GOAL
Pull every "shown" line out of the data below.

GIVEN MATERIAL
=====

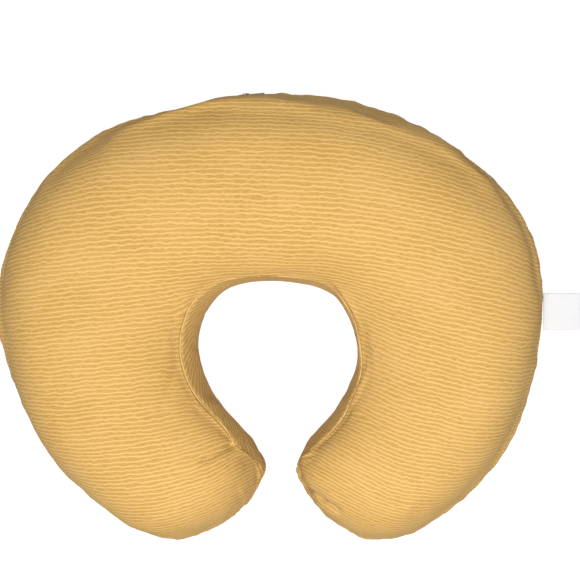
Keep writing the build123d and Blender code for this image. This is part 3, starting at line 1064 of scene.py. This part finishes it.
def soft_block(size, crown_share=0.72):
    """A block from -1 to 1 with rounded edges, as points and faces."""
    points = []
    levels = ((-1, crown_share), (-0.8, 1), (0.8, 1), (1, crown_share))
    turns = [radians(a) for a in (20, 70, 110, 160, 200, 250, 290, 340)]
    for z, wide in levels:
        for turn in turns:
            x = np.sign(cos(turn)) * abs(cos(turn)) ** 0.35
            y = np.sign(sin(turn)) * abs(sin(turn)) ** 0.35
            points.append((x * wide, y * wide, z))
    return np.array(points) * np.array(size) / 2, tube_faces(len(levels), len(turns))


def zipper_blocks(name, blocks):
    """Rounded blocks on the zipper: (place, out, height, (depth, width, tall))."""
    parts = []
    for place, out, height, size in blocks:
        spot, onward, away = zip_frame(place, out, height)
        parts.append((spot, np.array([away, onward, (0, 0, 1)]), soft_block(size)))
    return assembled(name, parts)


TOOTH, TOOTH_PITCH, TEETH_START, STOP_LENGTH = (1.2, 1.25, 3.5), 2.8, 7.2, 2.5


def teeth_row(name, side):
    """Teeth with a stem clamped on the cord and a wider head that meets the other row."""
    count = int((CHAIN_LENGTH - STOP_LENGTH - TOOTH[1] - TEETH_START) / TOOTH_PITCH)
    first = TEETH_START + (0 if side > 0 else TOOTH_PITCH / 2)
    middle = TAPE_EDGE_Z - TOOTH[2] / 2
    blocks = []
    for k in range(count):
        place = first + k * TOOTH_PITCH
        blocks.append((place, TOOTH_OUT, side * (middle + 0.5), (1.2, 1.05, 2.5)))
        blocks.append((place, TOOTH_OUT, side * (middle - 1.1), (0.9, 1.25, 1.3)))
    return zipper_blocks(name, blocks)


def moulded(name, color, rough=0.42):
    """Moulded or enamelled hard finish: slight orange peel and worn, paler high spots."""
    g = Graph(name)
    place = g.place()
    peel, wear = g.noise(place, 1.8, 3.0), g.noise(place, 0.35, 5.0)
    worn = tuple(min(1, c * 1.35 + 0.02) for c in color[:3]) + (1.0,)
    shade = g.mix(g.step(wear, 0.5, 0.75), color, worn)
    g.bump(peel, 0.00005)
    return g.finish(
        shade, g.math("MULTIPLY_ADD", wear, 0.2, rough - 0.1), Specular_IOR_Level=0.5
    )


teeth_plastic = moulded("teeth_plastic", srgb(206, 164, 92))
enamel = moulded("olive_enamel", srgb(92, 84, 48), 0.34)
tape_weave = plain_weave("tape_weave", srgb(208, 166, 96), 0.5, 0.75, Sheen_Weight=0.2)

ZIP_SIDES = ((1, "top", "upper"), (-1, "bottom", "lower"))
for side, source, name in ZIP_SIDES:
    finish_piece(
        zipper_tape(f"woven_tape_{name}", side, cover[source]),
        tape_weave, f"zipper_tape_{name}",
    )
    finish_piece(
        teeth_row(f"moulded_teeth_{name}", side),
        teeth_plastic, f"zipper_teeth_{name}",
    )
STOP_Z = (TAPE_EDGE_Z + 0.6) / 2
finish_piece(
    zipper_blocks(
        "moulded_top_stops",
        [(1, TOOTH_OUT, side * STOP_Z, (1.2, 2.0, TAPE_EDGE_Z - 0.6)) for side in (1, -1)],
    ),
    teeth_plastic, "zipper_top_stops",
)
finish_piece(
    zipper_blocks(
        "moulded_bottom_stop",
        [(CHAIN_LENGTH - STOP_LENGTH / 2, TOOTH_OUT, 0, (1.4, STOP_LENGTH, 2 * TAPE_EDGE_Z))],
    ),
    teeth_plastic, "zipper_bottom_stop",
)
for node in ("zipper_slider", "zipper_pull_tab"):
    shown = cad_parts[node]
    shown.data.materials.clear()
    shown.data.materials.append(enamel)

STITCH_Z, STITCH_PITCH, STITCH_LENGTH, STITCH_R = 8, 3.2, 2.5, 0.28
for side, source, name in ZIP_SIDES:
    tree = surface_tree(cover[source])
    places, tangents, normals = [], [], []
    for k in range(int(CHAIN_LENGTH / STITCH_PITCH)):
        spot, onward, away = zip_frame(STITCH_PITCH * (k + 0.5), RAY_FROM, side * STITCH_Z)
        hit = tree.ray_cast(Vector(spot), Vector(-away))[0]
        if hit is not None:
            places.append(np.array(hit))
            tangents.append(onward)
            normals.append(away)
    row = stitches(f"yarn_tape_{name}", places, tangents, normals, STITCH_LENGTH, STITCH_R)
    finish_piece(row, cover_yarn, f"tape_stitching_{name}")


# Labels: a folded satin tab in the side seam, and a care label on the casing
LABEL_LENGTH, LABEL_WIDTH, LABEL_X, LABEL_Y = 33, 35, 259.6, 37
PLY_GAP, LABEL_ROOT, PLY_CELLS = 0.28, 1.2, 22


def satin(name, color):
    """Smooth ribbon: fine ribs across it and a soft gloss."""
    g = Graph(name)
    place = g.place()
    x, y, _ = g.split(place)
    rib = g.math("SINE", g.times(y, 2 * pi / 0.45))
    wave = g.noise(place, 0.08, 2.0)
    shade = g.mix(wave, darker(color, 0.95), color)
    edge = g.step(g.math("ABSOLUTE", g.minus(y, LABEL_Y)), 15.2, 16.4)
    shade = g.mix(g.times(edge, 0.25), shade, darker(color, 0.92))
    g.bump(rib, 0.00004)
    return g.finish(shade, 0.38, Sheen_Weight=0.3, Specular_IOR_Level=0.4)


def ribbon(name, points, faces, thickness):
    obj = add_mesh(name, points, faces)
    ply = obj.modifiers.new("ply", "SOLIDIFY")
    ply.thickness, ply.offset = thickness * MM, 0
    return apply_modifiers(obj)


def folded_label(name):
    """A ribbon doubled over: out on the lower ply, round the fold, and back on the upper."""
    fold_at = LABEL_LENGTH - PLY_GAP
    outs = np.linspace(-LABEL_ROOT, fold_at, PLY_CELLS)
    turns = np.linspace(-pi / 2, pi / 2, 7)[1:-1]
    line = [(out, -PLY_GAP) for out in outs]
    line += [(fold_at + PLY_GAP * cos(turn), PLY_GAP * sin(turn)) for turn in turns]
    line += [(out, PLY_GAP) for out in outs[::-1]]
    across = np.linspace(-0.5, 0.5, 25)
    points, faces = [], []
    for out, level in line:
        free = max(0, out / LABEL_LENGTH)
        for share in across:
            corner = 0.5 * max(0, abs(share) * 2 - 0.85) * free
            curl = 0.9 * free**2 * (share * 2) ** 2 + 0.5 * free * sin(2.2 * share + 0.6)
            y, z = LABEL_Y + share * LABEL_WIDTH, SEAM_Z + level + curl - 0.5
            points.append((LABEL_X + out - corner, y, z))
    n = len(across)
    for k in range(len(line) - 1):
        for j in range(n - 1):
            a = k * n + j
            faces.append((a, a + n, a + n + 1, a + 1))
    return ribbon(name, points, faces, 0.22)


label_satin = satin("white_satin", srgb(198, 198, 199))
label = folded_label("satin_label")
finish_piece(label, label_satin, "side_label", LABEL)
label_tree = surface_tree(label)
LABEL_STITCH_IN, LABEL_STITCH_PITCH = 3, 3.4
rows = int(LABEL_WIDTH / LABEL_STITCH_PITCH)
places = []
for k in range(rows):
    y = LABEL_Y + (k - (rows - 1) / 2) * LABEL_STITCH_PITCH
    hit = label_tree.ray_cast(Vector((LABEL_X + LABEL_STITCH_IN, y, 100)), Vector((0, 0, -1)))[0]
    places.append(np.array(hit))
tangents, normals = [np.array([0, 1, 0.01])] * rows, [np.array([0, 0, 1.0])] * rows
label_row = stitches("yarn_label", places, tangents, normals, 2.3, 0.15)
grey_thread = twisted_thread("grey_thread", srgb(205, 205, 203))
finish_piece(label_row, grey_thread, "side_label_stitching", LABEL)

CARE_WIDTH, CARE_HEIGHT, CARE_Y, CARE_Z = 60, 34, 50, 98


def care_label(name):
    """A blank ribbon that lies on the casing's left side."""
    casing = bpy.data.objects["muslin_casing_top_panel"]
    tree = surface_tree(casing)
    points, faces, columns = [], [], 25
    for z in np.linspace(-0.5, 0.5, 15):
        for y in np.linspace(-0.5, 0.5, columns):
            start = Vector((-BACK_R, CARE_Y + y * CARE_WIDTH, CARE_Z + z * CARE_HEIGHT))
            hit = tree.ray_cast(start, Vector((1, 0, 0)))[0]
            points.append(np.array(hit) - (0.5, 0, 0))
    for k in range(14):
        for j in range(columns - 1):
            a = k * columns + j
            faces.append((a, a + 1, a + columns + 1, a + columns))
    return ribbon(name, points, faces, 0.2)


care_satin = satin("care_satin", srgb(244, 244, 242))
finish_piece(care_label("satin_care_label"), care_satin, "care_label")


FLOOR = 6000


def stage():
    """Pale floor, soft lights overhead and a dim world."""
    corners = [(-FLOOR, -FLOOR, 0), (FLOOR, -FLOOR, 0), (FLOOR, FLOOR, 0), (-FLOOR, FLOOR, 0)]
    floor = add_mesh("floor", corners, [(0, 1, 2, 3)])
    g = Graph("pale_floor")
    floor.data.materials.append(
        g.finish((0.15, 0.15, 0.15, 1), 0.9, Emission_Color=(1, 1, 1, 1), Emission_Strength=0.92)
    )
    bpy.context.scene.view_settings.view_transform = "Standard"
    world = bpy.data.worlds.new("studio")
    world.use_nodes = True
    background = world.node_tree.nodes["Background"].inputs
    background["Color"].default_value, background["Strength"].default_value = (1, 1, 1, 1), 0.1
    bpy.context.scene.world = world
    for name, spot, aim, size, power in (
        ("key", (0.15, -0.45, 1.7), (0, 0, 0.05), 1.2, 42),
        ("top", (-0.05, 0.2, 2.2), (0, 0, 0.05), 1.2, 24),
    ):
        data = bpy.data.lights.new(name, "AREA")
        data.size, data.energy = size, power
        lamp = bpy.data.objects.new(name, data)
        lamp.location = spot
        lamp.rotation_euler = (Vector(aim) - Vector(spot)).to_track_quat("-Z", "Y").to_euler()
        bpy.context.scene.collection.objects.link(lamp)


def photo_camera():
    """Overhead view, from a little to the right, that just holds the pillow."""
    distance, width, tilt = 1.5, 0.5545, radians(6)
    target = Vector((0.0190, 0.0574, SEAM_Z * MM))
    data = bpy.data.cameras.new("camera")
    data.lens = data.sensor_width * distance / width
    camera = bpy.data.objects.new("camera", data)
    camera.location = target + distance * Vector((sin(tilt), 0, cos(tilt)))
    camera.rotation_euler = (0, tilt, 0)
    bpy.context.scene.collection.objects.link(camera)
    bpy.context.scene.camera = camera


stage()
photo_camera()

=====

TASK ANSWER
    shown = cad_parts[node]
    shown.data.materials.clear()
    shown.data.materials.append(enamel)